• Work to do
Reproduce each line from the first in the data through the line that contains "and four feet." exactly; give nothing else.

• Data provided
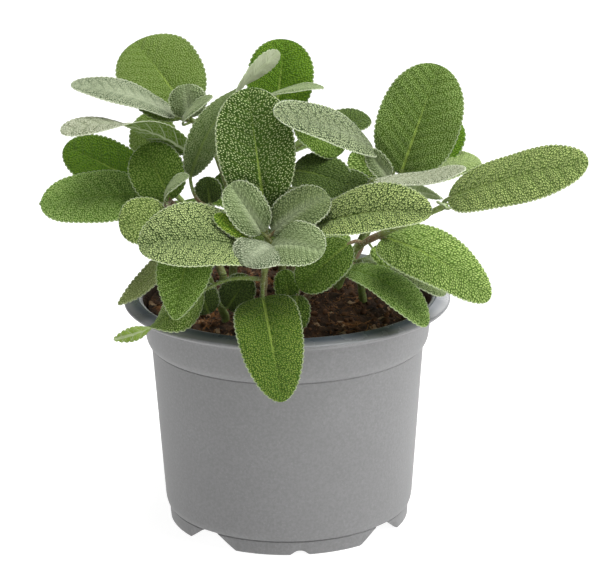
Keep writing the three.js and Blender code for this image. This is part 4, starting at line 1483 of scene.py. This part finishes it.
@dataclass
class Pot:
    """The moulded pot: a flared rim, a collar on a ledge, a tapered wall and four feet.

    Each corner of the profile has its radius, its height and its rounding. The gaps between the
    feet and the notches in them are outlines seen from outside, with a rounding at each corner.
    """

    profile: tuple[Triple, ...] = (
        (0, 6, 0), (46.2, 6, 0.3), (46.2, 0, 0.5), (48.2, 0, 0.7), (48.4, 5.5, 0.1), (48.1, 5.7, 0.1),
        (48.1, 6.1, 0.1), (49.1, 6.3, 0.5), (49.85, 8.6, 2.0), (54.3, 73.0, 0.1), (54.1, 73.2, 0.1),
        (54.1, 73.5, 0.1), (55.3, 74.0, 0.5), (56.3, 76.0, 2.0), (57.0, 82.0, 3.0),
        (57.5, 88.3, 1.6), (64.0, 89.9, 0.8), (65.0, 90.9, 0.5), (64.6, 91.8, 0.5), (59.2, 93.35, 0.8),
        (58.1, 92.9, 0.5), (56.8, 90.5, 1.5), (55.6, 86.0, 2.0), (55.6, 80.0, 2.0), (52.8, 73.0, 2.0),
        (48.4, 8.6, 1.4), (47.0, 7.4, 0.8), (0, 7.4, 0),
    )
    sides: int = 160
    feet: int = 4
    first_foot: float = 5.0
    cut_from: float = 42.0
    cut_to: float = 54.0
    gap: tuple[Triple, ...] = (
        (-14.0, -1.2, 0), (14.0, -1.2, 0), (11.0, 0.8, 3.0), (5.2, 4.9, 1.6), (3.2, 5.9, 0.8),
        (-3.2, 5.9, 0.8), (-5.2, 4.9, 1.6), (-11.0, 0.8, 3.0),
    )
    notch: tuple[Triple, ...] = (
        (-6.0, -1.2, 0), (6.0, -1.2, 0), (3.7, 0.2, 1.2), (1.4, 2.0, 1.2), (-1.4, 2.0, 1.2), (-3.7, 0.2, 1.2),
    )
    drains: int = 5
    drain_radius: float = 4.0
    drain_circle: float = 31.0
    drain_sides: int = 32
    floor_middle: float = 6.7
    drill_length: float = 6.0
    rim_from: float = 89.2
    inside_from: float = 60.0

    def cutter(self, outline: tuple[Triple, ...], angle: float) -> Shell:
        """Makes a prism that cuts an outline through the feet's wall.

        Args:
            outline: the outline.
            angle: the place of its middle round the pot, in degrees from the front.

        Returns:
            The prism.
        """
        draft = bmesh.new()
        corners = [draft.verts.new((x, -self.cut_from, z)) for x, z in rounded(outline)]
        draft.faces.new(corners)
        far = bmesh.ops.extrude_face_region(draft, geom=draft.faces[:], use_keep_orig=True)["geom"]
        moved = [part for part in far if isinstance(part, bmesh.types.BMVert)]
        bmesh.ops.translate(draft, verts=moved, vec=(0.0, self.cut_from - self.cut_to, 0.0))
        bmesh.ops.recalc_face_normals(draft, faces=draft.faces[:])
        bmesh.ops.rotate(draft, verts=draft.verts[:], cent=(0, 0, 0),
                         matrix=Matrix.Rotation(math.radians(angle), 3, "Z"))
        return Shell.of(draft, 0)

    def drill(self, index: int) -> Shell:
        """Makes a rod that drills one drain hole.

        Args:
            index: the number of the hole.

        Returns:
            The rod.
        """
        draft = bmesh.new()
        bmesh.ops.create_cone(draft, cap_ends=True, segments=self.drain_sides, radius1=self.drain_radius,
                              radius2=self.drain_radius, depth=self.drill_length)
        bmesh.ops.translate(draft, verts=draft.verts[:], vec=(self.drain_circle, 0.0, self.floor_middle))
        bmesh.ops.rotate(draft, verts=draft.verts[:], cent=(0, 0, 0),
                         matrix=Matrix.Rotation(math.tau * index / self.drains, 3, "Z"))
        return Shell.of(draft, 0)

    def dress(self, thing: bpy.types.Object) -> None:
        """Gives the rim and the inside above the peat the glossier finish, with its painted shade, reflection
        and highlight.

        Args:
            thing: the pot.
        """
        for face in thing.data.polygons:
            centre, normal = face.center / MM, face.normal
            inside = normal.x * centre.x + normal.y * centre.y < 0 and centre.z > self.inside_from
            lip = centre.z > self.rim_from and normal.z > 0.5
            face.material_index = 1 if inside or lip else 0

    def build(self) -> None:
        """Turns the pot, cuts its feet and drain holes, and gives it its finishes."""
        finishes = [PotPlastic().material(), RimPlasticPaintedLight().material()]
        shell = Shell.of(turned(rounded(self.profile), self.sides), 0).piece("pot_body", finishes, 40.0)
        spacing = 360.0 / self.feet
        angles = [self.first_foot + spacing * foot for foot in range(self.feet)]
        cutters = [self.cutter(self.notch, angle) for angle in angles]
        cutters += [self.cutter(self.gap, angle + spacing / 2) for angle in angles]
        cutters += [self.drill(index) for index in range(self.drains)]
        tools = Shell.joined(cutters).piece("pot_cutters", [], 40.0)
        cut = shell.modifiers.new("cut", "BOOLEAN")
        cut.operation, cut.solver, cut.object = "DIFFERENCE", "EXACT", tools
        view = bpy.context.evaluated_depsgraph_get()
        mesh = bpy.data.meshes.new_from_object(shell.evaluated_get(view))
        shell.modifiers.clear()
        shell.data = mesh
        bpy.data.objects.remove(tools)
        self.dress(shell)
        seat(shell, "pot")


@dataclass
class Soil:
    """The peat in the pot, with loose crumbs and fibres on it."""

    edge_radius: float = 55.2
    edge_z: float = 88.6
    mound: float = 2.5
    lump: float = 0.9
    collar_radius: float = 57.0
    below: tuple[Pair, ...] = ((55.1, 80.5), (52.3, 73.0), (47.9, 7.7), (0.0, 7.7))
    rings: int = 96
    sides: int = 260
    scatter_radius: float = 53.0
    crumbs: int = 520
    crumb_sizes: Pair = (0.6, 1.7)
    crumb_sides: int = 8
    grit: int = 900
    grit_sizes: Pair = (0.22, 0.6)
    grit_sides: int = 5
    lump_kinds: int = 6
    lump_rings: int = 5
    fibres: int = 210
    fibre_lengths: Pair = (3.0, 11.0)
    fibre_radii: Pair = (0.07, 0.20)
    fibre_bend: float = 0.9
    fibre_reach: float = 54.0
    seed: int = 5

    def height(self, x: float, y: float) -> float:
        """Works out the height of the lumpy surface, as the solid has it.

        Args:
            x: the place across.
            y: the place from front to back.

        Returns:
            The height.
        """
        share = min(1.0, math.hypot(x, y) / self.collar_radius)
        wave = math.sin(0.31 * x + 1.3) * math.cos(0.27 * y - 0.4) + 0.6 * math.sin(0.55 * x - 0.47 * y)
        return self.edge_z + self.mound * (1 - share ** 2) + self.lump * wave * (1 - share ** 4)

    def surface(self, x: float, y: float) -> float:
        """Works out the height of the surface with its crumbs.

        Args:
            x: the place across.
            y: the place from front to back.

        Returns:
            The height.
        """
        at = Vector((x, y, 0.0))
        coarse = noise.noise(at * 0.34) * 1.1
        middle = abs(noise.noise(at * 0.95 + Vector((9.0, 2.0, 0.0)))) * 1.2
        fine = noise.noise(at * 2.6) * 0.35
        return self.height(x, y) + coarse + middle + fine - 0.35

    def bed(self) -> Shell:
        """Makes the body of peat.

        Returns:
            The body, with a rough top.
        """
        top = [(self.edge_radius * ring / self.rings, self.edge_z) for ring in range(self.rings + 1)]
        draft = turned([*top, *self.below], self.sides)
        for point in draft.verts:
            if point.co.z > self.edge_z - 0.5:
                point.co.z = self.surface(point.co.x, point.co.y)
        return Shell.of(draft, 0)

    def spots(self, draw: Draw, count: int) -> list[Pair]:
        """Draws random places on the surface.

        Args:
            draw: the source of the places.
            count: how many there are.

        Returns:
            The places.
        """
        radii = self.scatter_radius * np.sqrt(draw.random(count))
        angles = draw.uniform(0.0, math.tau, count)
        return list(zip((radii * np.cos(angles)).tolist(), (radii * np.sin(angles)).tolist()))

    def lumps(self, draw: Draw, count: int, sizes: Pair, sides: int) -> Shell:
        """Strews loose lumps over the surface, each with a few flat sides.

        Args:
            draw: the source of their places, sizes and turns.
            count: how many lumps there are.
            sizes: the smallest and the largest radius, before the variation.
            sides: how many sides each lump has round its middle.

        Returns:
            The lumps.
        """
        shells = []
        for kind in range(self.lump_kinds):
            draft = bmesh.new()
            bmesh.ops.create_uvsphere(draft, u_segments=sides, v_segments=self.lump_rings, radius=1.0)
            for point in draft.verts:
                point.co *= 1.0 + 0.55 * noise.noise(point.co * 1.3 + Vector((kind * 7.0, 0.0, 0.0)))
            places = []
            for x, y in self.spots(draw, count // self.lump_kinds):
                radius = draw.uniform(*sizes) * (0.6 + 0.4 * draw.random())
                turn = Matrix.Rotation(draw.uniform(0, math.tau), 4, Vector(draw.normal(size=3)).normalized())
                stretch = Matrix.Diagonal((radius, radius * draw.uniform(0.6, 1.1), radius * 0.8, 1.0))
                spot = Vector((x, y, self.surface(x, y) + 0.25 * radius))
                places.append(Matrix.Translation(spot) @ turn @ stretch)
            shells.append(Shell.of(draft, 0).copies(places))
        return Shell.joined(shells)

    def threads(self, draw: Draw) -> Shell:
        """Lays fibres over the lumps.

        Args:
            draw: the source of their places and bends.

        Returns:
            The fibres.
        """
        shells = []
        for x, y in self.spots(draw, self.fibres):
            heading, length = draw.uniform(0, math.tau), draw.uniform(*self.fibre_lengths)
            bend = draw.uniform(-self.fibre_bend, self.fibre_bend)
            points = []
            for share in np.linspace(-0.5, 0.5, 5):
                angle = heading + bend * share
                px = x + math.cos(angle) * length * share
                py = y + math.sin(angle) * length * share
                limit = min(1.0, self.fibre_reach / max(1.0, math.hypot(px, py)))
                lift = 0.25 + 0.9 * (0.25 - share * share) * draw.random()
                points.append((px * limit, py * limit, self.surface(px * limit, py * limit) + lift))
            thick = draw.uniform(*self.fibre_radii)
            line = smooth_path(points, 4)
            shells.append(bent_bar(line, lambda share, t=thick: t * (1.0 - 0.5 * share), 5, 8, 0))
        return Shell.joined(shells)

    def build(self) -> None:
        """Makes the peat, its crumbs, its grit and its fibres."""
        draw = np.random.default_rng(self.seed)
        peat = Peat().material()
        seat(self.bed().piece("soil_bed", [peat], 180.0), "soil")
        crumb = PeatBit("peat_crumb", (0.014, 0.008, 0.005), (0.13, 0.060, 0.026)).material()
        crumbs = self.lumps(draw, self.crumbs, self.crumb_sizes, self.crumb_sides)
        seat(crumbs.piece("soil_crumbs", [crumb], 180.0))
        speck = PeatBit("peat_grit", (0.020, 0.010, 0.006), (0.34, 0.17, 0.08)).material()
        grit = self.lumps(draw, self.grit, self.grit_sizes, self.grit_sides)
        seat(grit.piece("soil_grit", [speck], 180.0))
        fibre = PeatBit("peat_fibre", (0.08, 0.035, 0.014), (0.32, 0.16, 0.060)).material()
        seat(self.threads(draw).piece("soil_fibres", [fibre], 60.0))


@dataclass(frozen=True)
class SoftLight:
    """A square soft light that looks at the plant. Places and sizes are in metres."""

    name: str
    at: Triple
    size: float
    watts: float
    colour: Colour = (1.0, 1.0, 1.0)
    aim: Triple = (0.0, 0.0, 0.1)

    def build(self) -> None:
        """Makes the light."""
        light = bpy.data.lights.new(self.name, "AREA")
        light.shape = "SQUARE"
        light.size, light.energy, light.color = self.size, self.watts, self.colour
        lamp = bpy.data.objects.new(self.name, light)
        lamp.location = self.at
        lamp.rotation_euler = (Vector(self.aim) - Vector(self.at)).to_track_quat("-Z", "Y").to_euler()
        bpy.context.scene.collection.objects.link(lamp)


@dataclass
class Portrait:
    """The pale studio and the camera at the photograph's angle.

    The eye's place is in millimetres, its angles are in radians, and the focal length is in
    pixels of a picture that is picture_width pixels wide.
    """

    eye: Triple = (3.07, -1036.4, 419.2)
    heading: float = 0.002
    dip: float = 0.304
    roll: float = -0.008
    focal_pixels: float = 2728.8
    picture_width: float = 600.0
    sensor_width: float = 36.0
    farthest: float = 50.0
    floor_size: float = 8.0
    floor_white: float = 0.35
    floor_glow: float = 0.90
    sky: float = 0.15
    lights: tuple[SoftLight, ...] = (
        SoftLight("top_softbox", (0.25, -0.05, 1.30), 0.9, 20.0),
        SoftLight("right_softbox", (1.00, -0.40, 0.60), 0.7, 9.0),
        SoftLight("left_softbox", (-0.90, -0.60, 0.80), 0.7, 1.5),
        SoftLight("back_softbox", (0.50, 1.10, 0.50), 0.5, 2.0),
    )

    def camera(self) -> None:
        """Sets the camera up."""
        sy, cy = math.sin(self.heading), math.cos(self.heading)
        sp, cp = math.sin(self.dip), math.cos(self.dip)
        ahead = Vector((sy * cp, cy * cp, -sp))
        level = Vector((cy, -sy, 0.0))
        above = level.cross(ahead)
        right = level * math.cos(self.roll) + above * math.sin(self.roll)
        above = above * math.cos(self.roll) - level * math.sin(self.roll)
        lens = bpy.data.cameras.new("portrait_camera")
        lens.sensor_width = self.sensor_width
        lens.lens = self.focal_pixels / self.picture_width * self.sensor_width
        lens.clip_end = self.farthest
        eye = bpy.data.objects.new("portrait_camera", lens)
        turn = Matrix((right, above, -ahead)).transposed().to_4x4()
        eye.matrix_world = Matrix.Translation(Vector(self.eye) * MM) @ turn
        bpy.context.scene.collection.objects.link(eye)
        bpy.context.scene.camera = eye

    def floor(self) -> None:
        """Lays the pale floor."""
        draft = bmesh.new()
        bmesh.ops.create_grid(draft, x_segments=1, y_segments=1, size=self.floor_size / 2 / MM)
        web = Web("pale_floor", Roughness=0.9, Specular_IOR_Level=0.1, Emission_Strength=self.floor_glow)
        web.set(web.shader, "Emission Color", (1.0, 1.0, 1.0))
        web.colour((self.floor_white, self.floor_white, self.floor_white))
        Shell.of(draft, 0).piece("studio_floor", [web.material], 40.0)

    def sky_light(self) -> None:
        """Lets even white light in from all round."""
        world = bpy.data.worlds.new("studio")
        world.use_nodes = True
        world.node_tree.nodes["Background"].inputs["Color"].default_value = (1.0, 1.0, 1.0, 1.0)
        world.node_tree.nodes["Background"].inputs["Strength"].default_value = self.sky
        bpy.context.scene.world = world

    def build(self) -> None:
        """Sets up the floor, the lights and the camera."""
        self.floor()
        self.sky_light()
        for light in self.lights:
            light.build()
        self.camera()
        bpy.context.scene.view_settings.view_transform = "Standard"


def main() -> None:
    """Builds the pot, the peat, the foliage and the studio."""
    logging.basicConfig(level=logging.INFO, format="%(name)s: %(message)s")
    Pot().build()
    Soil().build()
    Foliage(STEMS).build()
    Portrait().build()


if __name__ == "__main__":
    main()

• Output of the exercise
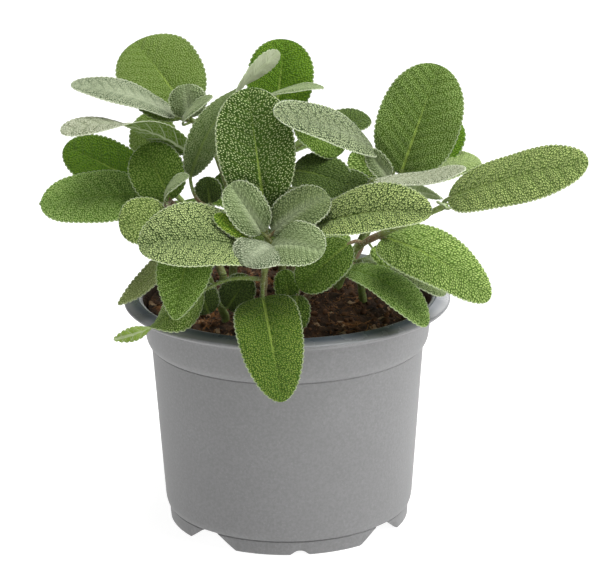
Keep writing the three.js and Blender code for this image. This is part 4, starting at line 1483 of scene.py. This part finishes it.
@dataclass
class Pot:
    """The moulded pot: a flared rim, a collar on a ledge, a tapered wall and four feet.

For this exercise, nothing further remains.